Paul Drinkwater, Abbots Ripton Farming Co, Huntingdon, Cambridgeshire
“It looks like I’m still a beet grower,” says Paul Drinkwater, who looks after 22,000t of quota. “But I am relying on William Martin to sort out a long-term deal so the price is the same as last year.
“The NFU’s recommendation is to fill out the form and send it back. I would have liked the same price as last year without the clause. In fact I would have liked an extra £2/t, but it wasn’t that likely. But effectively we’ve got the same price, as long as there is an agreement, and I’m not that worried that there won’t be one.”
He isn’t sure what else the NFU could have done to gain a better price. “It is not easy to deal with a monopoly. Perhaps the £34.50/t was a bit on the high side, and probably both sides knew from the start it was unrealistic, but it created some lively debate.
“The problem is we’re not fighting from a position of strength. When Karl Carter stands up and says: “If you won’t grow, someone else will”, he’s probably right. Farmers have short memories, and won’t remember 18 months ago [when beet profits were marginal], so there are probably those willing to take up quota.
“These crisis meetings are no good to man nor beast. I want a deal to hang my hat on that is three years at least, preferably five.”
But he doesn’t want it on a cost-plus basis. “I hate cost plus. They tried it on the potato job and couldn’t make it stick. Whose costs are they going to take? Karl Carter tells me he knows what [our] costs are, but he doesn’t know all of them. For example, last year with the heavy machinery we completely destroyed a road that cost £5000 to put back. For me that cost goes against the sugar beet crop. Likewise the reduced wheat yield after beet – is that factored in?
“I’d rather a base price of where it is now – I’d be reluctant to grow it for less – and link it to the wheat price.”
Tom Dye, Saxlingham, Norfolk
Norfolk grower Tom Dye will also be growing beet again, although it puts more pressure on to grow it well, he says.
“It is obviously disappointing the negotiations have achieved nothing more than what British Sugar wanted them to do.
“But British Sugar operates from a position of strength. When Karl Carter says he has 350,000t worth of requests for extra tonnage over the 800,000t of temporary tonnage you can see the problem.
He is worried about the long-term deal. “My concern is that it won’t be on the best terms for the grower.”
He hopes future pricing is linked not just to wheat prices but also other crops, such as vegetables and potatoes. That mechanism also has to take into that account some beet crops will be in the ground beyond November – the time mooted for linking the wheat futures prices to beet.
“It needs to be linked to a futures price later than that. I guess some linkage to costs should also be part of the package, and a minimum price.”
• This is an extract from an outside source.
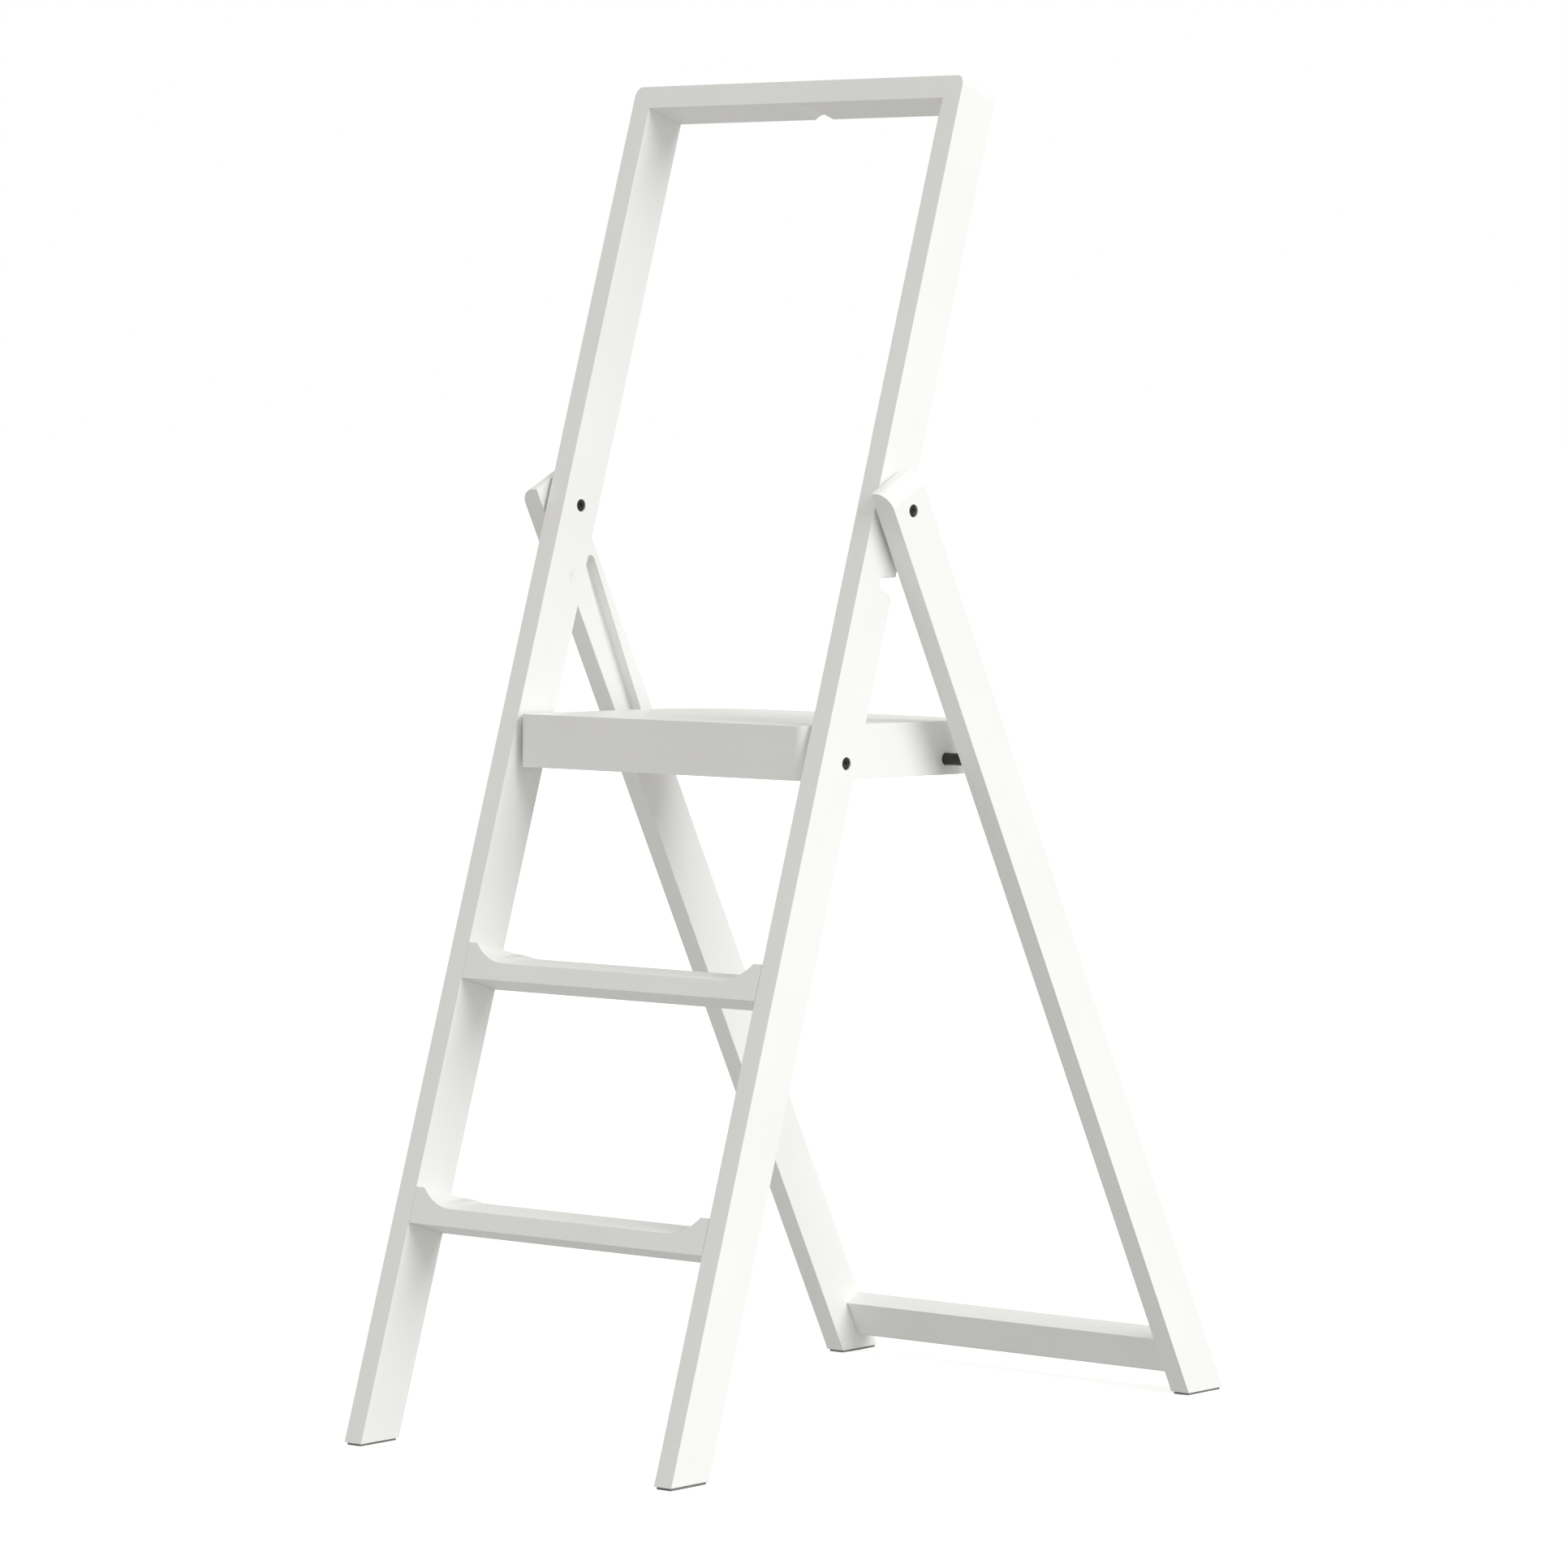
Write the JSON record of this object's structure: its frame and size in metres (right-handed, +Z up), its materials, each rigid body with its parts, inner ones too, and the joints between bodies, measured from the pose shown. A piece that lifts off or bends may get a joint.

Steve Bumstead, Great Barford, Bedfordshire
At 52 miles from his nearest factory, you might think Bedfordshire grower Steve Bumstead would be thinking seriously about the future. But he’s still keen to grow the crop.
“I’ve got to be happy with £26/t, but I don’t really like the uncertainty surrounding agreeing a framework. It means the NFU has to be very careful how they negotiate, because it could disappear, but it also has to stand its ground and represent our interests.”
He would like to see a four-year deal, possibly index-linked to inflation. “My personal figure is £30/t. Surely we should be setting beet as the gold standard to benchmark other commodities against. The problem is this isn’t being treated as a partnership; we should all be making money.”